May, Could, Option, Mode, Alternative and Feature—Use of the words, “may,” “could,” “option,” “optional,” “mode,” “alternative,” “typical,” “ideal,” and “feature,” when used in the context of describing this invention, refer specifically to various embodiments of this invention. Described benefits refer only to those embodiments that provide that benefit. All descriptions herein are non-limiting, as one trained in the art appreciates.


Embodiments of this invention explicitly include all combinations and sub-combinations of all features, elements and limitation of all claims. Embodiments of this invention explicitly include all combinations and sub-combinations of all features, elements, examples, embodiments, tables, values, ranges, and drawings in the specification and drawings. Embodiments of this invention explicitly include devices and systems to implement any combination of all methods described in the claims, specification and drawings. Embodiments of the methods of invention explicitly include all combinations of dependent method claim steps, in any functional order. Embodiments of the methods of invention explicitly include, when referencing any device claim, a substation thereof to any and all other device claims, including all combinations of elements in device claims. Claims for devices and systems may be restricted to perform only the methods of embodiments or claims.

Claims
  • 1. A method of creating a transit timetable comprising the steps: (a) collecting an initial timetable comprising, for selected stops of selected routes of a transit agency, an each planned arrival time;(b) scraping real-time transit data from a transit data web site, comprising an actual arrival time each of the selected stops for selected routes in the initial timetable, wherein the scraping occurs for a first analysis period;(c) sorting actual arrival times from the real-time transit data to create a sorted list for each selected stop for each selected route in order of ascending lateness;(d) selecting a proposed arrival time for each sorted list such that a predetermined percentage of actual arrival times in the sorted list are less than or equal to the proposed arrival time;(e) subtracting the planned arrival time (from the initial timetable in step (a)) from the proposed arrival time, for each selected stop for each selected route, to generate a proposed time offset;(f) creating a final timetable, comprising the proposed arrival time for each selected stop for each selected route, except when the proposed time offset is less than or equal to a predetermined time threshold, in which case the previous planned arrival time is used from step (a).

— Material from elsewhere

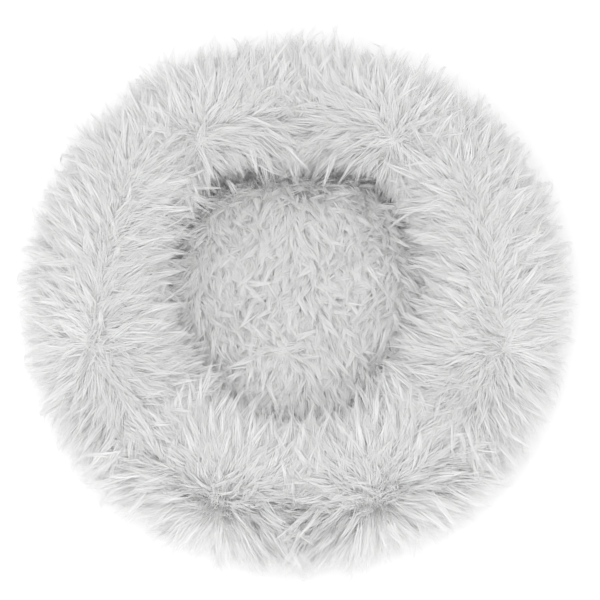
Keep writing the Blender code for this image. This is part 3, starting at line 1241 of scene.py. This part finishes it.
@dataclass
class Bolster:
    """The ring: a cloth cover over its filling, and the long fur that grows from it."""

    ring_radius: float = 0.2135
    half_width: float = 0.0545
    half_height: float = 0.0850
    middle: float = 0.0815
    upper_roundness: float = 2.3
    lower_roundness: float = 3.0
    around: int = 240
    across: int = 60
    outer_edge: float = 0.0513
    inner_edge: float = 0.0545
    whorl_places: tuple = ((0.099, 0.151), (0.227, -0.071), (0.087, -0.256))
    whorl_tails: tuple = ((0.006, 0.010), (-0.042, 0.190), (0.0, 0.010))
    whorl_reach: float = 0.028
    downhill: float = 0.8
    whorl_lean: float = 36.0
    open_lean: float = 58.0
    wall_lean: float = 5.0
    tuft_lean: float = 8.0
    edge_stand: tuple = (9.0, 12.0, 8.0)
    whorl_length: float = 0.70
    wall_trim: float = 0.10
    tuft_length: float = 0.10
    edge_length: tuple = (0.05, 0.12, 0.12, 0.30)
    edge_tufts: tuple = (2.6, 5.5)
    middle_line: float = 0.035
    backing: float = 0.0012

    def cut_shape(self) -> Skin:
        """The cover's shape before its filling presses it out."""
        first = -self.edge_angle(self.outer_edge)
        last = math.pi + self.edge_angle(self.inner_edge)
        turn = np.linspace(0, 2 * math.pi, self.around, endpoint=False)[:, None]
        angle = np.linspace(first, last, self.across)[None, :]
        roundness = np.where(np.sin(angle) >= 0, self.upper_roundness, self.lower_roundness)
        across = np.sign(np.cos(angle)) * np.abs(np.cos(angle)) ** (2 / roundness)
        upward = np.sign(np.sin(angle)) * np.abs(np.sin(angle)) ** (2 / roundness)
        wave = np.sin(5 * turn + 0.6) + 0.7 * np.sin(9 * turn + 2.1) + 0.5 * np.sin(13 * turn)
        swell = 1.0 + 0.010 * wave * np.clip(np.sin(angle) + 0.2, 0, 1)
        height = self.middle + self.half_height * upward * swell
        radius = self.ring_radius + self.half_width * across * swell
        points = np.stack([radius * np.cos(turn), radius * np.sin(turn), height], axis=-1)
        return Skin(self.settled(points))

    def settled(self, points: np.ndarray) -> np.ndarray:
        """Points of a plain ring moved to the soft outline that the used bed takes.

        Args:
            points: Points of the cover or of a layer under it.

        Returns:
            The points, moved towards or away from the bed's axis.
        """
        radius = np.linalg.norm(points[..., :2], axis=-1)
        turn = np.arctan2(points[..., 1], points[..., 0])
        side = (radius - self.ring_radius) / self.half_width
        inner = np.clip(-side, 0, 1) * smooth_step(points[..., 2], self.inner_edge, 0.095)
        outer = np.clip(side, 0, 1) * smooth_step(points[..., 2], self.outer_edge, 0.09)
        moved = radius + well_shift(turn) * inner + rim_shift(turn) * outer
        out = points.copy()
        out[..., :2] *= (moved / np.maximum(radius, 1e-9))[..., None]
        return out

    def inside(self, node: str, name: str, material: bpy.types.Material) -> bpy.types.Object:
        """A layer under the cover, moved with it.

        Args:
            node: The layer's CAD node.
            name: The new piece's name.
            material: Its finish.

        Returns:
            The object.
        """
        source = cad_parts[node]
        mesh = source.data.copy()
        mesh.name = name
        mesh.transform(source.matrix_world)
        points = np.empty(len(mesh.vertices) * 3, dtype=np.float32)
        mesh.vertices.foreach_get("co", points)
        points = self.settled(points.reshape(-1, 3))
        mesh.vertices.foreach_set("co", points.ravel())
        mesh.update()
        mesh.materials.clear()
        mesh.materials.append(material)
        return link(name, mesh)

    def edge_angle(self, height: float) -> float:
        """How far below the widest line the cover reaches a height."""
        drop = (self.middle - height) / self.half_height
        return math.asin(drop ** (self.lower_roundness / 2))

    def held_edges(self) -> np.ndarray:
        """The rows that are sewn into the seams."""
        held = np.zeros((self.around, self.across), dtype=bool)
        held[:, :2] = True
        held[:, -2:] = True
        return held

    def whorls(self, skin: Skin) -> tuple[np.ndarray, np.ndarray]:
        """The short lines on the skin that the pile parts from.

        Args:
            skin: The ring's cloth.

        Returns:
            The lines' starts and their ends.
        """
        starts = np.array([(x * side, y) for x, y in self.whorl_places for side in (1, -1)])
        tails = np.array([(x * side, y) for x, y in self.whorl_tails for side in (1, -1)])
        return self.on_skin(skin, starts), self.on_skin(skin, starts + tails)

    def on_skin(self, skin: Skin, places: np.ndarray) -> np.ndarray:
        """The points of the skin's upper half that lie over some places.

        Args:
            skin: The ring's cloth.
            places: Places on the floor, one row each.

        Returns:
            One point of the skin for each place.
        """
        spots = []
        for place in places:
            flat = skin.points.reshape(-1, 3)
            high = flat[flat[:, 2] > self.middle]
            near = np.argmin(np.linalg.norm(high[:, :2] - place, axis=1))
            spots.append(high[near])
        return np.array(spots)

    def lay(self, starts: np.ndarray, ends: np.ndarray) -> Callable:
        """How the ring's pile lies.

        Args:
            starts: Where each whorl begins.
            ends: Where it ends, in the direction that its pile is combed.

        Returns:
            A function for Pile.plant.
        """
        tails = ends - starts

        def lie(root: np.ndarray, normal: np.ndarray, across: np.ndarray) -> tuple:
            """Flow, lean and share of the full length at each root.

            Args:
                root: Where the locks stand.
                normal: The cloth's outward direction there.
                across: Their places across the cloth, from 0 to 1.

            Returns:
                The three of them.
            """
            offset = root[:, None] - starts[None]
            size = np.sum(tails**2, axis=1)
            share = np.clip(np.sum(offset * tails[None], axis=2) / size, 0.0, 1.0)
            away = offset - share[..., None] * tails[None]
            distance = np.linalg.norm(away, axis=2)
            strength = np.minimum(16.0, 1.6 / np.sqrt(size)) * np.sqrt(share)
            combed = tails[None] * strength[..., None]
            weight = 1.0 / (distance**2 + 0.0002) ** 2
            flow = away / np.maximum(distance, 1e-6)[..., None] + combed
            flow = unit((flow * weight[..., None]).sum(axis=1))
            outward = unit(root * np.array([1.0, 1.0, 0.0]))
            outward *= np.sign(np.linalg.norm(root[:, :2], axis=1) - self.ring_radius)[:, None]
            downhill = outward - np.array([0.0, 0.0, self.downhill])
            flank = 1.0 - np.clip(normal[:, 2], 0, 1)
            flow = flow + unit(downhill) * (0.2 + 0.9 * flank)[:, None]
            flow[:, 0] *= 0.3 + 0.7 * smooth_step(np.abs(root[:, 0]), 0.0, self.middle_line)
            near = smooth_step(distance.min(axis=1), 0.0, self.whorl_reach)
            wall = smooth_step(across, 0.70, 0.90)
            outer = smooth_step(normal[:, 2], -0.3, 0.0) * smooth_step(-across, -0.45, -0.30)
            tuft, fine, finest = (tufts(root, size) for size in (1.0, *self.edge_tufts))
            stand = sum(part * by for part, by in zip(self.edge_stand, (1.0, tuft, fine)))
            laid = self.whorl_lean + (self.open_lean - self.whorl_lean) * near
            lean = laid + self.wall_lean * wall + self.tuft_lean * tuft - outer * stand
            share = self.whorl_length + (1.0 - self.whorl_length) * near
            share = share - self.wall_trim * wall + self.tuft_length * tuft
            spiky = sum(part * by for part, by in zip(self.edge_length, (1.0, tuft, fine, finest)))
            share = share + outer * spiky
            return flow, np.radians(lean), share

        return lie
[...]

  • 2. The method of claim 1 comprising the additional step: modifying the final timetable for any arrival time for any selected stop for any selected route where the planned arrival time from step (a) changed during the first analysis period, in which case the latest planned arrival time is used.
  • 3. The method of claim 1 wherein: the predetermined percentage of actual arrival times is in the range of 90% to 98%, inclusive.

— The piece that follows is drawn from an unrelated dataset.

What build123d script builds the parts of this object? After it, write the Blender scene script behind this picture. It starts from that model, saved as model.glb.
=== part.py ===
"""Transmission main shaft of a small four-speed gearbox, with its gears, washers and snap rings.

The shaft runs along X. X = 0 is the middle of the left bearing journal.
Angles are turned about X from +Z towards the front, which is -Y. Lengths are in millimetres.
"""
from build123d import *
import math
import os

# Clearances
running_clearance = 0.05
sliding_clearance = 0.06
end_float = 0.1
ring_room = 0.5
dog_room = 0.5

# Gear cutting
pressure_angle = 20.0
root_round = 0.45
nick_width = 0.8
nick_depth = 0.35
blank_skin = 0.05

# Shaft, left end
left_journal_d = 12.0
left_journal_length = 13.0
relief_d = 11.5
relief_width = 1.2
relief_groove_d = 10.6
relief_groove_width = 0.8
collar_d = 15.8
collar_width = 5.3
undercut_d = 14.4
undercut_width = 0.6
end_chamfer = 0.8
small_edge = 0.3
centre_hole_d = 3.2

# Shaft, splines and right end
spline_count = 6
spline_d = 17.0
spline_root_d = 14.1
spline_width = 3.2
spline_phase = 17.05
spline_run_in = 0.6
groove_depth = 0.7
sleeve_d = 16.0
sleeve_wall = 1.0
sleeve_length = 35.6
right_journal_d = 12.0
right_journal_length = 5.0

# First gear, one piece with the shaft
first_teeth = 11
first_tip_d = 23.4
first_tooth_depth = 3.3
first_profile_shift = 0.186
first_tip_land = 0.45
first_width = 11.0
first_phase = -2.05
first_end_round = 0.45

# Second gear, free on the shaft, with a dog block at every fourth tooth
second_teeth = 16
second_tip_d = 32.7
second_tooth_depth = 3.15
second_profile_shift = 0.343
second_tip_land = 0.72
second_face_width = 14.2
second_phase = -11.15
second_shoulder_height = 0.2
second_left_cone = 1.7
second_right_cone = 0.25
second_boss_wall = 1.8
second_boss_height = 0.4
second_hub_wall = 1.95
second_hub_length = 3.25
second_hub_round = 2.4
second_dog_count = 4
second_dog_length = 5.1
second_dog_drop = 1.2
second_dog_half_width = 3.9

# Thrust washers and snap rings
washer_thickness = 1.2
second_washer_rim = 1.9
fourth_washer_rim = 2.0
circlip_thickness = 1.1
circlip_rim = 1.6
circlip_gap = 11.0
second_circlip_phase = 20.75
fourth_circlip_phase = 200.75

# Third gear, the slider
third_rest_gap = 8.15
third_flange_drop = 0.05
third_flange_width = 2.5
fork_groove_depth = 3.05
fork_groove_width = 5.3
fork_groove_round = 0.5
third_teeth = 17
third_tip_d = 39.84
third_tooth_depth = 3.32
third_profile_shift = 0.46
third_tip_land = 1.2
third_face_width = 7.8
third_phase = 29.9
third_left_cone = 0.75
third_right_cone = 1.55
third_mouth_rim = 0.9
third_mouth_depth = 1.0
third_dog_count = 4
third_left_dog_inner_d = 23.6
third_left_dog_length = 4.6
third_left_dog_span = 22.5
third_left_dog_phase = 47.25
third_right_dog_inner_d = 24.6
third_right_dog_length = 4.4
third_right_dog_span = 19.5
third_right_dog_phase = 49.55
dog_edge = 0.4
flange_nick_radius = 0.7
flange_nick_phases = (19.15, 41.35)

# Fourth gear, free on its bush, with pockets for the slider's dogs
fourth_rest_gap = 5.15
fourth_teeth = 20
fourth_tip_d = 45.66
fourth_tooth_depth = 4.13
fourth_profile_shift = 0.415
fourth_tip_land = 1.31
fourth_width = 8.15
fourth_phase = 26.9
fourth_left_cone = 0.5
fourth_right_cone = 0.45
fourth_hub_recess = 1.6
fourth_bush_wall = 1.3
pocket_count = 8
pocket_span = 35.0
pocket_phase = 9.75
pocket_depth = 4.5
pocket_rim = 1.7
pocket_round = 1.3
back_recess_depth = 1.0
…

  • 4. The method of claim 1 wherein: the predetermined time threshold is in the range of 1 to 10 minutes, inclusive.
  • 5. The method of claim 1 comprising the additional steps: (g) selecting a second proposed arrival time for each sorted list such that a predetermined second percentage of actual arrival times in the list are less than or equal to the second proposed arrival time;(h) adding to the final timetable the second proposed arrival time.

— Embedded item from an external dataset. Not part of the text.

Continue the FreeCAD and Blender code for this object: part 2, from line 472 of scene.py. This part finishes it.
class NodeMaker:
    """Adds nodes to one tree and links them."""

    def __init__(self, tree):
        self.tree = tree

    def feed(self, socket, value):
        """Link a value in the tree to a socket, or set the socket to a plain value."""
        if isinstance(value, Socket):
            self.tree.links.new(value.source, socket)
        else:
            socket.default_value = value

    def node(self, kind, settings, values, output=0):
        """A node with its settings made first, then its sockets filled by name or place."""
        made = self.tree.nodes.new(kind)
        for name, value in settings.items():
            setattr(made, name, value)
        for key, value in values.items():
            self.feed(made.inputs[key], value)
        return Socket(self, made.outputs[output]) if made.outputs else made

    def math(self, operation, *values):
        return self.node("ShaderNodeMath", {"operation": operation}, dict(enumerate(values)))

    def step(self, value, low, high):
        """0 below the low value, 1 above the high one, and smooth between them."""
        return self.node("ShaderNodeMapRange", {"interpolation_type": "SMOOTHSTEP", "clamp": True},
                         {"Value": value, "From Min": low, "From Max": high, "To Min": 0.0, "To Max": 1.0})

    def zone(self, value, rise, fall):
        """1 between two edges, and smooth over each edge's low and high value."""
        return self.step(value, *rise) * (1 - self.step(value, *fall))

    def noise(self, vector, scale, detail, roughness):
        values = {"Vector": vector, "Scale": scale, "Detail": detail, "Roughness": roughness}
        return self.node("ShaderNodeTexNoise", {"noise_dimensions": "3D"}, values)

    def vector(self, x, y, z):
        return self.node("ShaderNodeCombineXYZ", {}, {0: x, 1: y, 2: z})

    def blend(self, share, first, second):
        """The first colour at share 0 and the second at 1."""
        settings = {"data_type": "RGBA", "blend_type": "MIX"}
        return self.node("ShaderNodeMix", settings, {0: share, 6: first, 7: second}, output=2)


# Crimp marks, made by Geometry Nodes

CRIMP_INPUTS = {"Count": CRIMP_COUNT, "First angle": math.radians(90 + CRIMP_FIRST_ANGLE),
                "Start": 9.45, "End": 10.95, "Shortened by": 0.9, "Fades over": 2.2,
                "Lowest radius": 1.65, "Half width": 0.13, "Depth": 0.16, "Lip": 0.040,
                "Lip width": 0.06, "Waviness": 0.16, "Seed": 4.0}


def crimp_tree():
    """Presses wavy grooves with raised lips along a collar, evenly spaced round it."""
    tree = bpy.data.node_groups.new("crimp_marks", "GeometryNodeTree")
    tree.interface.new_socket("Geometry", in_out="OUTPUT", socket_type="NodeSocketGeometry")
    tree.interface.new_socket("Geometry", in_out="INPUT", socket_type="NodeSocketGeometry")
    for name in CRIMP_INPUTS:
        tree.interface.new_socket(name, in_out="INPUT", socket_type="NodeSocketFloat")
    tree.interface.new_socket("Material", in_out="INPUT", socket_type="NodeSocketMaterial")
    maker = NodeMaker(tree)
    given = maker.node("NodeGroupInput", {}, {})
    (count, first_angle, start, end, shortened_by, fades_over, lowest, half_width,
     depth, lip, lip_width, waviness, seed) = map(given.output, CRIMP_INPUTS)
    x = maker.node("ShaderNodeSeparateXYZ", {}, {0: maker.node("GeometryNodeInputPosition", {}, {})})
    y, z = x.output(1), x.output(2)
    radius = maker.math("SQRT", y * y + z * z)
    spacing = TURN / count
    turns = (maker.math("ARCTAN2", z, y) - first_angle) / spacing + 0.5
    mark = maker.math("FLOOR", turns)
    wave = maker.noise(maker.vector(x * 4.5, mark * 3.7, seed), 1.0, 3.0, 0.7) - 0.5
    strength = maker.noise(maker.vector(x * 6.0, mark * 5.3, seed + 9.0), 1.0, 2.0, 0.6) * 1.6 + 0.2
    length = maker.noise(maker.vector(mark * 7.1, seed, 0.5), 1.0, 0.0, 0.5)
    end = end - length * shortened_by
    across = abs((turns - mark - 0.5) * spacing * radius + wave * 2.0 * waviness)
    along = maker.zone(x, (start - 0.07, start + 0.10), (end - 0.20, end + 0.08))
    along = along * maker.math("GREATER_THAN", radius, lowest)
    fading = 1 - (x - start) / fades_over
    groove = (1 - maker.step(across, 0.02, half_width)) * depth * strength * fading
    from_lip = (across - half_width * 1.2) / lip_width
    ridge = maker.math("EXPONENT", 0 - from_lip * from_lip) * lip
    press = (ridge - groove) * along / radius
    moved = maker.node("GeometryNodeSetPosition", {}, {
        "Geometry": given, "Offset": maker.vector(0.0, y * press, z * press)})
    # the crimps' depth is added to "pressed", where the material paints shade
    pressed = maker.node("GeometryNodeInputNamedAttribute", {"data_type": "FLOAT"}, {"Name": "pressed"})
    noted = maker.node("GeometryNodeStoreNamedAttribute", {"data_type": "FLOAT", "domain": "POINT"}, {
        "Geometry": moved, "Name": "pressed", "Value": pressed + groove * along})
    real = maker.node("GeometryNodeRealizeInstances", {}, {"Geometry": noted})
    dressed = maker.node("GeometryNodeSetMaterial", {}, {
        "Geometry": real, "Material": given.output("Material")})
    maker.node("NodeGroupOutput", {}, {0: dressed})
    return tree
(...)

  • 6. The method of claim 1 comprising the additional steps: (i) dividing each sorted list is divided into separate monthly sorted lists, where each monthly sorted list comprises entries from only one calendar month;(j) creating a final monthly timetable, comprising the proposed arrival time for each selected stop for each selected route for each calendar month in which data was collected in step (b) for that month, except when the proposed time offset is less than or equal to a predetermined time threshold, in which case the previous planned arrival time is used from step (a).
  • 7. The method of claim 1 comprising the additional steps: (k) dividing each sorted list is divided into seven separate daily lists, where each daily sorted list comprises entries from only one day of the week;(l) creating a final daily timetable, comprising the proposed arrival time for each selected stop for each selected route for each day of the week in which data was collected in step (b) for that day, except when the proposed time offset is less than or equal to a predetermined time threshold, in which case the previous planned arrival time is used from step (a).
  • 8. The method of claim 1 comprising the additional steps: (m) scraping weather data from a real-time weather source;(n) classifying weather data into one class of a predetermined set of classes of weather;(o) associated the weather class for each selected stop for each selected route with the actual arrival times from step (c);(p) dividing each sorted list is divided into separate weather lists, where each weather list comprises entries from only one weather class;(q) creating a weather timetable each day, comprising the proposed arrival time for each selected stop for each selected route when the class of a predicted weather for that selected stop matches the weather class of the corresponding weather list.
  • 9. A method of creating a timetable comprising the steps: (r) collecting an initial timetable comprising, for selected stops of selected routes of a transit agency, an each planned arrival time;(s) scraping real-time transit data from a transit data web site, comprising actual arrival times for the selected stops for the selected routes in the initial timetable, wherein the scraping occurs for a first analysis period;(t) copying the initial timetable to an intermediate timetable;(u) modifying the intermediate timetable, responsive to the collecting and scraping, by adding, for each selected stop for each selected route, a proposed arrival time, wherein the proposed arrival time is such that a predetermined first percentage of the selected routes would have arrived by the proposed arrival time;(v) creating a final timetable, responsive the intermediate timetable, wherein a final arrival times for each selected stop for each selected route comprises the proposed arrival time when the proposed arrival time is more than a predetermined time threshold than the planned arrival time, otherwise the final arrival time is the planned arrival time;(w) publishing the final timetable.